[Objective]: Up to and including the line with "BED_SHARE = 0.6", please set down the entries below exactly, starting from the first line.

[Given records]:
• • • • •
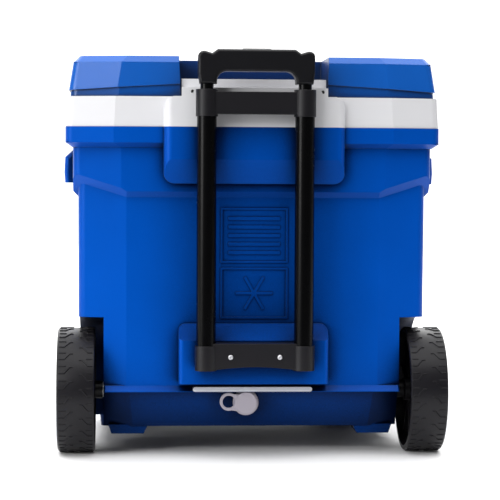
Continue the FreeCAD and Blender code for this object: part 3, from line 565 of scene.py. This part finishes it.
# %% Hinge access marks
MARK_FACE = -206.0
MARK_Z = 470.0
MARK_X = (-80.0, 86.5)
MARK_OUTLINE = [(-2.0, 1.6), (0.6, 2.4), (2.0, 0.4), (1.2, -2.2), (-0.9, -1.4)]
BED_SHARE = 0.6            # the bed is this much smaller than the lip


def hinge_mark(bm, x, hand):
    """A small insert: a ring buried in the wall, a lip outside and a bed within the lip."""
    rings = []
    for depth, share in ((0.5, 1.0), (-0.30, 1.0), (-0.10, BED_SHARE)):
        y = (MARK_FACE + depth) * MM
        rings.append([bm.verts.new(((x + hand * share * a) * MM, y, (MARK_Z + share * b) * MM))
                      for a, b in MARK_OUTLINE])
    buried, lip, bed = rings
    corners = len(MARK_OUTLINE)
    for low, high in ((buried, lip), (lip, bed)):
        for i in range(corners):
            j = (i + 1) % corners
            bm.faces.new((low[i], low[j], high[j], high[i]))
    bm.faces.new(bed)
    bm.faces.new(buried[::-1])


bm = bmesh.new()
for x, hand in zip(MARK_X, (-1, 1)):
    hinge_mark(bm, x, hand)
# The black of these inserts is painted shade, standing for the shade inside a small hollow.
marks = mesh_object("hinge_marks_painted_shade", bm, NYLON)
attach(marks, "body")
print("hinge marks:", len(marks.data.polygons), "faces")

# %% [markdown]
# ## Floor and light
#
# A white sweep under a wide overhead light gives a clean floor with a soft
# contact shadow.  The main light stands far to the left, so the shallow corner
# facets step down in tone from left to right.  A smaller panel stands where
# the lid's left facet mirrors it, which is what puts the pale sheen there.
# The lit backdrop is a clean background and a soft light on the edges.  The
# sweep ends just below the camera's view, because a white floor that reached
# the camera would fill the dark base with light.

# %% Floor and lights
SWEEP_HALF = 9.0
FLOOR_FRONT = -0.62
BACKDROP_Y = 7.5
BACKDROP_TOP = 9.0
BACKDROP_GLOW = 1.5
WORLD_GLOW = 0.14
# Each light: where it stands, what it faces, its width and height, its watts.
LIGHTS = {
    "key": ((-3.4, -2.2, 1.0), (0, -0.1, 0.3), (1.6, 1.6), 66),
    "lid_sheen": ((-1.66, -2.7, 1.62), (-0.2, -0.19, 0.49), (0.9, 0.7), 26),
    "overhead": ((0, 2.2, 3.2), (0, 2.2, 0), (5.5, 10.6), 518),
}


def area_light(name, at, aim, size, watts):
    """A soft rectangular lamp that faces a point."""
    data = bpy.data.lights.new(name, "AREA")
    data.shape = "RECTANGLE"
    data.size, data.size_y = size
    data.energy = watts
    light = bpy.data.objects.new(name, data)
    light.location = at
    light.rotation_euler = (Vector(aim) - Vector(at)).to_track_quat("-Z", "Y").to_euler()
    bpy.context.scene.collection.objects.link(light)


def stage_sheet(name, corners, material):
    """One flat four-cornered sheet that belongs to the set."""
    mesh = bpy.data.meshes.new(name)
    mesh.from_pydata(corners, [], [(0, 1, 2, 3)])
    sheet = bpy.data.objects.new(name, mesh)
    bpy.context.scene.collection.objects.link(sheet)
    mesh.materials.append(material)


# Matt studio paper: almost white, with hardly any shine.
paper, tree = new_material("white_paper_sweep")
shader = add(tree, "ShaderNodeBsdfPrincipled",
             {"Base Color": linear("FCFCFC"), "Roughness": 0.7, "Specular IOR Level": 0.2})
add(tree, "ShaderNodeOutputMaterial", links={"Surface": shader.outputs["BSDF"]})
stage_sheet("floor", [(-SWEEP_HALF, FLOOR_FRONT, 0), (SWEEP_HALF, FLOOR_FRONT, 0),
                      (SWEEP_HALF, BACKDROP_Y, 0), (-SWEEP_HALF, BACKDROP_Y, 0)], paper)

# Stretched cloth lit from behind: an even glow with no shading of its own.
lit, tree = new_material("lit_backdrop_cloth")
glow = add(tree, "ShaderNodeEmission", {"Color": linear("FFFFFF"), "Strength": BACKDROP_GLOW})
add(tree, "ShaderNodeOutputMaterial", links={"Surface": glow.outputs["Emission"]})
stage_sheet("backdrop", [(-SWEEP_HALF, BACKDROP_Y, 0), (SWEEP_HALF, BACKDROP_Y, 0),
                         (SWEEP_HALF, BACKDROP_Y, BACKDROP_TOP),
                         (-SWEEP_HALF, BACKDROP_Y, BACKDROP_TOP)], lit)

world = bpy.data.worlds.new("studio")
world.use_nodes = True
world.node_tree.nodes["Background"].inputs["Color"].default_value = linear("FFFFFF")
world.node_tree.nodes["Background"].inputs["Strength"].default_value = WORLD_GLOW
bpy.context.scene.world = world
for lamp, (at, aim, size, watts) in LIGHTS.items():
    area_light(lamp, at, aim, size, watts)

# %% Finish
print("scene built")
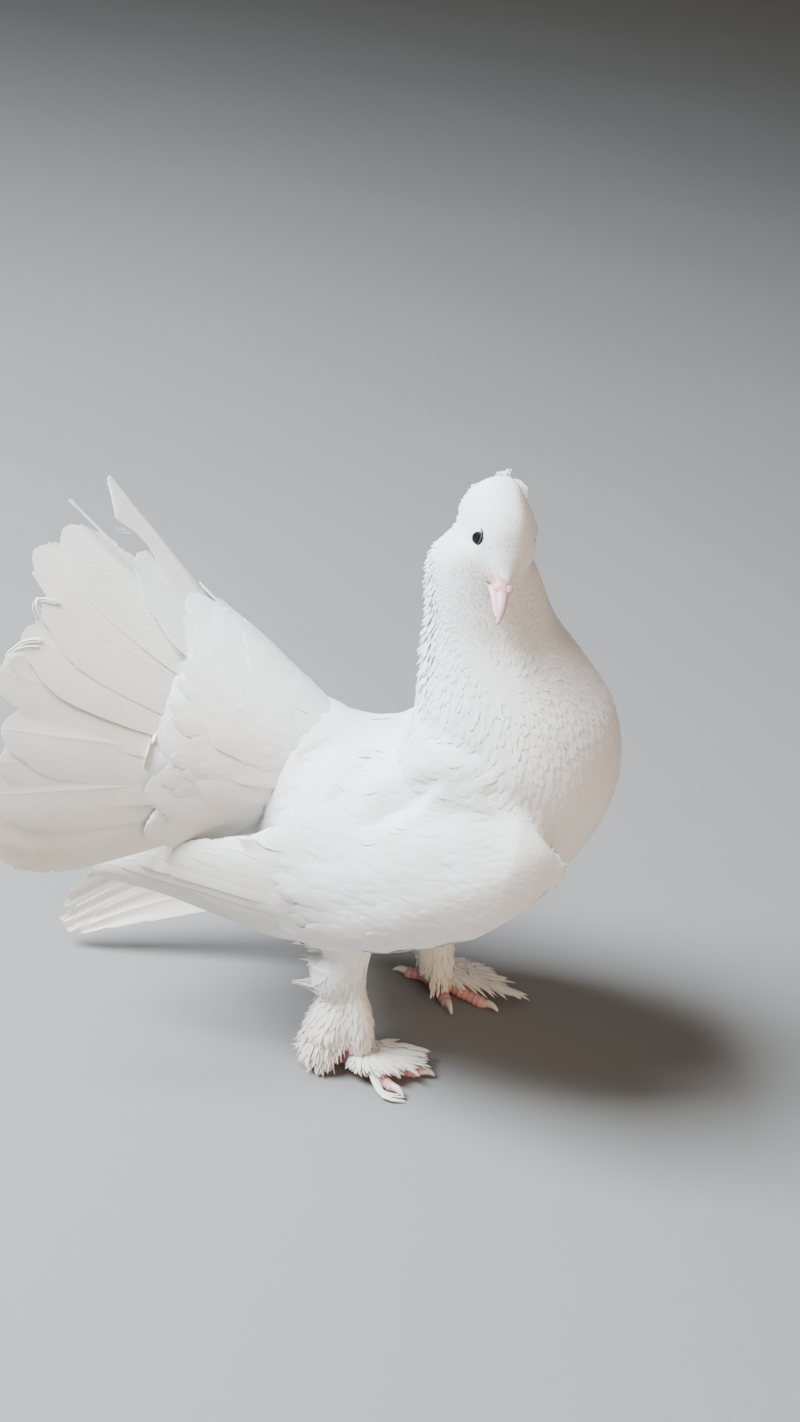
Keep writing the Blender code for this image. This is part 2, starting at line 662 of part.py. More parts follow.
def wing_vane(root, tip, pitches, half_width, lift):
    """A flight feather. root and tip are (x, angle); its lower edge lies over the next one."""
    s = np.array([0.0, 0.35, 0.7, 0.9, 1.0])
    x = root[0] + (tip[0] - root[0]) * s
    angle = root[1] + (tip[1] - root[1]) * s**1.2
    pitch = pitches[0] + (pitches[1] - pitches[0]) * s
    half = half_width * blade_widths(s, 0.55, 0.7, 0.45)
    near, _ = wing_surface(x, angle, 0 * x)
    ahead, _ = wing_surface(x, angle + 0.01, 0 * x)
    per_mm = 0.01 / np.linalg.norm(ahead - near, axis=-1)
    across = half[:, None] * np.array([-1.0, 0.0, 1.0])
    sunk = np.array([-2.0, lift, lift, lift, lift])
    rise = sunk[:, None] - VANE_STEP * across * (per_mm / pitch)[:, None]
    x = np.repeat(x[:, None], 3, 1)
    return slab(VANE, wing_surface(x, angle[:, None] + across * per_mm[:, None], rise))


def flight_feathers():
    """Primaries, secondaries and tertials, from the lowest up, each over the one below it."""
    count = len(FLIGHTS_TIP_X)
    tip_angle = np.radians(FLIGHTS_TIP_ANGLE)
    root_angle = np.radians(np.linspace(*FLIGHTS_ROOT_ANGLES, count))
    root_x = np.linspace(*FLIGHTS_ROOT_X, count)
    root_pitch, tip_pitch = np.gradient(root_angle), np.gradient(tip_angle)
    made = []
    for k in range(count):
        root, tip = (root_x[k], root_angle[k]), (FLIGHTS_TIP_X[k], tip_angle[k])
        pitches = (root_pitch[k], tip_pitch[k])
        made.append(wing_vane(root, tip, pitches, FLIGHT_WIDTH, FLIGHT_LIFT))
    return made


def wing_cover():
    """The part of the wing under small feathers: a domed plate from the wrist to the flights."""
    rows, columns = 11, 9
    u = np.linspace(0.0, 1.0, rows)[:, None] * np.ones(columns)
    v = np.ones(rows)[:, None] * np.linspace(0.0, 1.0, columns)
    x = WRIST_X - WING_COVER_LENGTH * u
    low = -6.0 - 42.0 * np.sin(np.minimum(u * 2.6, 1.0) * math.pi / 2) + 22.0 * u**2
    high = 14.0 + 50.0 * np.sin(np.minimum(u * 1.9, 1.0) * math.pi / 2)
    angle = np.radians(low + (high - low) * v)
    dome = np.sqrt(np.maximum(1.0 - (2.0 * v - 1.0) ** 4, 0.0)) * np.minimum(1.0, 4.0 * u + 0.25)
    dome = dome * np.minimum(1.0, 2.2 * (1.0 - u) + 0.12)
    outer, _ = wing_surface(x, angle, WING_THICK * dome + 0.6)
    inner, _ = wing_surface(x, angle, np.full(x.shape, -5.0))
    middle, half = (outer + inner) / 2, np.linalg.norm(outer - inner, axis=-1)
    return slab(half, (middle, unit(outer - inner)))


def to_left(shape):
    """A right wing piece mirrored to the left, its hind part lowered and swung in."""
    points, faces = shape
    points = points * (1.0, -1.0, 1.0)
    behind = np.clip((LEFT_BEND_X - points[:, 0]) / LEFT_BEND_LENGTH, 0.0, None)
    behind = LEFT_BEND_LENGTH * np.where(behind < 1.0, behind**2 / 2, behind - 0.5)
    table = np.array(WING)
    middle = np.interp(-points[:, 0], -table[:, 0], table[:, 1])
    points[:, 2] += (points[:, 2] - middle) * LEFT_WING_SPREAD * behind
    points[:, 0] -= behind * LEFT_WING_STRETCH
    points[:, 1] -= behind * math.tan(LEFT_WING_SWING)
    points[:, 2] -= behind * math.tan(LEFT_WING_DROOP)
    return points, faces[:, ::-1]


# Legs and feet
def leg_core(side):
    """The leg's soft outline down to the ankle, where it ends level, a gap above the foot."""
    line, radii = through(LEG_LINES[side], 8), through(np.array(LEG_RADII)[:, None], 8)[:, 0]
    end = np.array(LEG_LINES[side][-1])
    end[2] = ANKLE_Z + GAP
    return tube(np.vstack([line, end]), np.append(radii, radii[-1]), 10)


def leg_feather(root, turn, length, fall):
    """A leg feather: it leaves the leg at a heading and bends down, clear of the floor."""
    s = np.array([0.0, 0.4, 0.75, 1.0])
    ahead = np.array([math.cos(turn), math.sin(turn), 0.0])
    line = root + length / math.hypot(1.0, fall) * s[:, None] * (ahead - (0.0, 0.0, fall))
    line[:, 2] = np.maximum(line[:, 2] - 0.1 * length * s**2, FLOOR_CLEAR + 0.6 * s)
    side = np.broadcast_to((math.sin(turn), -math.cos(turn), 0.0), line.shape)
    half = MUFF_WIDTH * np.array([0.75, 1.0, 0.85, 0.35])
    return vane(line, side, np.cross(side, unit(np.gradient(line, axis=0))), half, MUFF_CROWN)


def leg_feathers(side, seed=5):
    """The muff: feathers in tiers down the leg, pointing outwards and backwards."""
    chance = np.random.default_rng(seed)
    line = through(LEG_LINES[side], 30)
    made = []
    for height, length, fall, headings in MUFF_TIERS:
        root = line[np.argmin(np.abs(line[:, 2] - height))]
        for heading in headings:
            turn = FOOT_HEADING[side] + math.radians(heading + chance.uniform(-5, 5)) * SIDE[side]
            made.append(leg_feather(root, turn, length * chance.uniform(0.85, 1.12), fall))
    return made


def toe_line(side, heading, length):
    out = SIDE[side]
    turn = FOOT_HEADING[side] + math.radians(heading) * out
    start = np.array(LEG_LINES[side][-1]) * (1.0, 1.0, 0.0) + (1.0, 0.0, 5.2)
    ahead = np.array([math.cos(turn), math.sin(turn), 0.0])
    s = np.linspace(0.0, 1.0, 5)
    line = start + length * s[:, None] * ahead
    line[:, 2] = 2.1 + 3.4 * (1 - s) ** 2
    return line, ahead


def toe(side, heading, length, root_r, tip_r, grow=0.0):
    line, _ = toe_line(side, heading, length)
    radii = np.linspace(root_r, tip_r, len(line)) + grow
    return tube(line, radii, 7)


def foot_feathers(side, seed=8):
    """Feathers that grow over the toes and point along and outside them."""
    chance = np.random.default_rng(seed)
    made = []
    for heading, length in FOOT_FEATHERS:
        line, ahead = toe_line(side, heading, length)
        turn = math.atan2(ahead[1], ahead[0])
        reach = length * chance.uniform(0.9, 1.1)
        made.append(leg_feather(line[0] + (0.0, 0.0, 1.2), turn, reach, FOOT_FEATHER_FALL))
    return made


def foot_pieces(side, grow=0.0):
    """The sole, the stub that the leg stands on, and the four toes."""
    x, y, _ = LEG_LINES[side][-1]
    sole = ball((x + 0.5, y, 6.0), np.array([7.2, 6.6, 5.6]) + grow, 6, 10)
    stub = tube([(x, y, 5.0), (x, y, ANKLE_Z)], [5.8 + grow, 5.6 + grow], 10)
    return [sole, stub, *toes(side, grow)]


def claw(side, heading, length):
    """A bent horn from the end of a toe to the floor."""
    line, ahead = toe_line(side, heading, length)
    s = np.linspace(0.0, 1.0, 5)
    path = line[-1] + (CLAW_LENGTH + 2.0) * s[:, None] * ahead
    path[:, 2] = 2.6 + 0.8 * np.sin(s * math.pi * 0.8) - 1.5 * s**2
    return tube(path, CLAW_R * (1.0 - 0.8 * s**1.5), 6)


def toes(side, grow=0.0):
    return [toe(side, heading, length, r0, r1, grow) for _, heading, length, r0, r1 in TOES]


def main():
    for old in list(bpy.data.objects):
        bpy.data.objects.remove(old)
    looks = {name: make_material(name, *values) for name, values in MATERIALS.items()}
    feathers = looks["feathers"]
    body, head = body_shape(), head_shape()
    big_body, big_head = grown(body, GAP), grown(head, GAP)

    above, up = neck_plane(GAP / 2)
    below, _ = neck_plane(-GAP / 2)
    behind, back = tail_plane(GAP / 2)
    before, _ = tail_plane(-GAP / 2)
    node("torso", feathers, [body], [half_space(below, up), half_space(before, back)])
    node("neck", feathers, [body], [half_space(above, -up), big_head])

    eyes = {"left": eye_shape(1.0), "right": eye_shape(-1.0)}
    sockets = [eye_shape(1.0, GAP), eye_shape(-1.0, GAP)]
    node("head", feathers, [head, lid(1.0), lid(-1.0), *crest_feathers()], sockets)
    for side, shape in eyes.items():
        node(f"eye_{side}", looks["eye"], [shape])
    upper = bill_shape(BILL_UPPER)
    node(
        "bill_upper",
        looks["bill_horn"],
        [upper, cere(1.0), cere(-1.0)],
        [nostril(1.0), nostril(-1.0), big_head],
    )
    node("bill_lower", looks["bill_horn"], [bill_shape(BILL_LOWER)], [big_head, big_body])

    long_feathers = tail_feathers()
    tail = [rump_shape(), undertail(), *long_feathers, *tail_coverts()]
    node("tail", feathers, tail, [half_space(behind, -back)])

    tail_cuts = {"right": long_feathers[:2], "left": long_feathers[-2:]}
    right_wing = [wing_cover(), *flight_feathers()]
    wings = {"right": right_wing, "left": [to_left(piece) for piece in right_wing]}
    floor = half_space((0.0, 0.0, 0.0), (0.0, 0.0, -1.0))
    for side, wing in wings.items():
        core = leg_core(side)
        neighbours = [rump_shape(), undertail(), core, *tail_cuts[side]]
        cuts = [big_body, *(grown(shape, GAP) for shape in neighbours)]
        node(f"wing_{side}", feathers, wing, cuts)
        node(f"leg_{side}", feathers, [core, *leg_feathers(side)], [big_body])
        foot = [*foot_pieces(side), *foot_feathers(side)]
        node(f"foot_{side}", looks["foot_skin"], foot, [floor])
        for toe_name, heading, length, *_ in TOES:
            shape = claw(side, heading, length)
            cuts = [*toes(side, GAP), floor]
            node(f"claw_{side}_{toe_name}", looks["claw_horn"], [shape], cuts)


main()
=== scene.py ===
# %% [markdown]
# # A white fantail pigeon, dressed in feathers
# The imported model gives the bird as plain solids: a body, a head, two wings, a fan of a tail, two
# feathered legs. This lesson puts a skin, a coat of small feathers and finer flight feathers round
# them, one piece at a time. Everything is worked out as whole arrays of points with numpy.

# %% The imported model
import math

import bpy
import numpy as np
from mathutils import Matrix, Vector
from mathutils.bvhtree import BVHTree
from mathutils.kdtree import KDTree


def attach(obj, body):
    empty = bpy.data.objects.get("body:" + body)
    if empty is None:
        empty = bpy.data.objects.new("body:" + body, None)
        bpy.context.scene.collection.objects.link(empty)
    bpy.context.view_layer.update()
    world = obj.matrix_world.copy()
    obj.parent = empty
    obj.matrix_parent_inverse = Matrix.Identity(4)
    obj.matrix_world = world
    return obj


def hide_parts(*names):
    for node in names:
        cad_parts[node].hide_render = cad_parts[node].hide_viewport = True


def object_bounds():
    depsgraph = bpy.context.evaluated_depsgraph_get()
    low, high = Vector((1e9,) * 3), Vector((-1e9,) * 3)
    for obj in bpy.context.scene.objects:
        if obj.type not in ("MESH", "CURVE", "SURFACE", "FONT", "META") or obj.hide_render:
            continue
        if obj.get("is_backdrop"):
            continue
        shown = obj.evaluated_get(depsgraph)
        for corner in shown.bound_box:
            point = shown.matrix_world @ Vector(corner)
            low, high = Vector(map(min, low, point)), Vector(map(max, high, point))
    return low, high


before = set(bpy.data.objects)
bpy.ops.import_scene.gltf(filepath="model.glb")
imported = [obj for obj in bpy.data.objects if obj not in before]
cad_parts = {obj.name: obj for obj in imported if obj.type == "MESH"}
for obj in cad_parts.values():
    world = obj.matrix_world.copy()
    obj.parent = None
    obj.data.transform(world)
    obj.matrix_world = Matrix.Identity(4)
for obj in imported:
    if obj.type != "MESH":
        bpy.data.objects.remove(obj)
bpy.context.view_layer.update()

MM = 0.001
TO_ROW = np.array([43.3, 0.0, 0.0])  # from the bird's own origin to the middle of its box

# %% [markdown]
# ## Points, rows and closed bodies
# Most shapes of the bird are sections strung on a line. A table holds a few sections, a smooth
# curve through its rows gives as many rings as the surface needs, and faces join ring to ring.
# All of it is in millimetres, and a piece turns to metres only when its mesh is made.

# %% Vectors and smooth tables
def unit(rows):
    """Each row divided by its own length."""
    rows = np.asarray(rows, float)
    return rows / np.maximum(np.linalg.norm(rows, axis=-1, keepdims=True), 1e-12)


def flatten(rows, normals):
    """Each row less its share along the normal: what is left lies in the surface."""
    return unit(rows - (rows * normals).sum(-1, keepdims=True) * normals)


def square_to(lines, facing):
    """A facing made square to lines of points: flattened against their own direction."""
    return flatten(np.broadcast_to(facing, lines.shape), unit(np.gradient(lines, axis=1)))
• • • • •
[Finished exercise]:
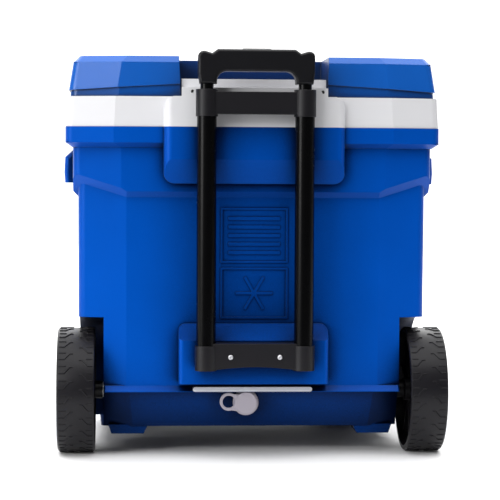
Continue the FreeCAD and Blender code for this object: part 3, from line 565 of scene.py. This part finishes it.
# %% Hinge access marks
MARK_FACE = -206.0
MARK_Z = 470.0
MARK_X = (-80.0, 86.5)
MARK_OUTLINE = [(-2.0, 1.6), (0.6, 2.4), (2.0, 0.4), (1.2, -2.2), (-0.9, -1.4)]
BED_SHARE = 0.6            # the bed is this much smaller than the lip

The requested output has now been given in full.